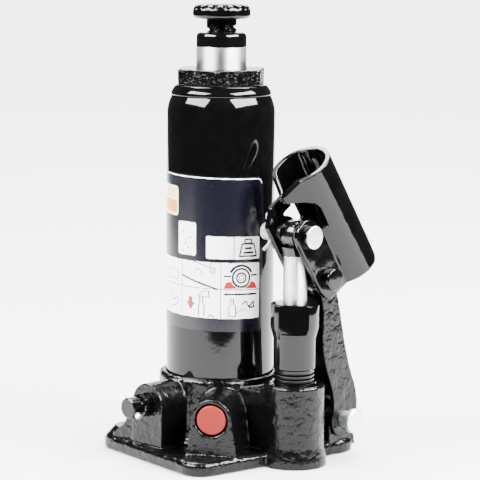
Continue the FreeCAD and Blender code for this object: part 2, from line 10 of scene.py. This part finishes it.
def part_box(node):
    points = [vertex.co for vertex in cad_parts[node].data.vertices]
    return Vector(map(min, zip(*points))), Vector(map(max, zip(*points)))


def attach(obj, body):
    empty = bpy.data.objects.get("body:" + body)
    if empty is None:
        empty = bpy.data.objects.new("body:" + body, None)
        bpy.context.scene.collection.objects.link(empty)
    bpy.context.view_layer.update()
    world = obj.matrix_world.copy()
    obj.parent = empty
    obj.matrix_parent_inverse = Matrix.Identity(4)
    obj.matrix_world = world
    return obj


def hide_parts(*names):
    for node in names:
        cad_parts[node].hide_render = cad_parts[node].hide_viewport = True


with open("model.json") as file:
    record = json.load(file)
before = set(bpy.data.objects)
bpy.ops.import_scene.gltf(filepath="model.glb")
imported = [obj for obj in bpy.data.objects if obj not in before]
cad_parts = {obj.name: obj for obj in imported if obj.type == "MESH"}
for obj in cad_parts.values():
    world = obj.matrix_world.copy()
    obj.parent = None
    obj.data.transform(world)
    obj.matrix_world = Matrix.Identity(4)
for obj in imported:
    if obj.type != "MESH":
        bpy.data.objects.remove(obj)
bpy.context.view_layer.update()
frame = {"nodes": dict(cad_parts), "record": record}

MM = 0.001
NODES = frame["nodes"]
BODY = {n: b for b, names in frame["record"]["behaviour"]["bodies"].items() for n in names}
SLOT = {s["node"]: s["material_slot"] for s in frame["record"]["subparts"]}


# ---------------------------------------------------------------- materials
class Nodes:
    """A small helper round one material's node tree."""

    def __init__(self, name):
        self.mat = bpy.data.materials.new(name)
        self.mat.use_nodes = True
        self.tree = self.mat.node_tree
        self.shader = self.tree.nodes["Principled BSDF"]
        self.coord = self.tree.nodes.new("ShaderNodeTexCoord").outputs["Object"]

    def add(self, kind, values=None, links=None, **attributes):
        node = self.tree.nodes.new("ShaderNode" + kind)
        for key, value in attributes.items():
            setattr(node, key, value)
        for key, value in (values or {}).items():
            node.inputs[key].default_value = value
        for key, source in (links or {}).items():
            self.tree.links.new(source, node.inputs[key])
        return node

    def scaled(self, scale):
        return self.add("Mapping", {"Scale": scale}, {"Vector": self.coord}).outputs[0]

    def noise(self, scale, detail=3.0, rough=0.55, stretch=(1, 1, 1)):
        links = {"Vector": self.scaled(stretch)}
        values = {"Scale": scale, "Detail": detail, "Roughness": rough}
        return self.add("TexNoise", values, links).outputs["Fac"]

    def cells(self, scale):
        return self.add("TexVoronoi", {"Scale": scale}, {"Vector": self.coord}).outputs["Distance"]

    def ramp(self, source, low, high, start, end):
        values = {"From Min": low, "From Max": high, "To Min": start, "To Max": end}
        return self.add("MapRange", values, {"Value": source}).outputs[0]

    def mix(self, factor, a, b):
        node = self.add("Mix", data_type="RGBA")
        self.tree.links.new(factor, node.inputs["Factor"])
        for key, value in (("A", a), ("B", b)):
            socket = [s for s in node.inputs if s.name == key and s.type == "RGBA"][0]
            if isinstance(value, bpy.types.NodeSocket):
                self.tree.links.new(value, socket)
            else:
                socket.default_value = (*value, 1)
        return [s for s in node.outputs if s.type == "RGBA"][0]

    def bump(self, layers):
        normal = None
        for height, distance in layers:
            links = {"Height": height}
            if normal is not None:
                links["Normal"] = normal
            normal = self.add("Bump", {"Strength": 1.0, "Distance": distance}, links).outputs["Normal"]
        self.tree.links.new(normal, self.shader.inputs["Normal"])

    def brushed(self, amount):
        """Reflections drawn out along the height, as on ground round bar."""
        tangent = self.add("Tangent", direction_type="RADIAL", axis="Z").outputs[0]
        self.tree.links.new(tangent, self.shader.inputs["Tangent"])
        self.shader.inputs["Anisotropic"].default_value = amount
        self.shader.inputs["Anisotropic Rotation"].default_value = 0.25

    def set(self, **values):
        for key, value in values.items():
            socket = self.shader.inputs[key.replace("_", " ")]
            if isinstance(value, bpy.types.NodeSocket):
                self.tree.links.new(value, socket)
            else:
                socket.default_value = value
        return self.mat


def cast_enamel():
    n = Nodes("cast_enamel")
    grain = n.noise(620, 4, 0.62)
    lumps = n.noise(230, 2, 0.5)
    color = n.mix(n.ramp(grain, 0.3, 0.7, 0, 1), (0.0006, 0.0006, 0.0007), (0.0016, 0.0016, 0.0018))
    n.bump([(lumps, 0.0006), (grain, 0.00020)])
    n.shader.inputs["Specular IOR Level"].default_value = 0.2
    return n.set(Base_Color=color, Roughness=n.ramp(grain, 0.3, 0.75, 0.05, 0.13))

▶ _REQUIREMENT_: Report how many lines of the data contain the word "empty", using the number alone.

▶ _FULL OUTPUT_: 5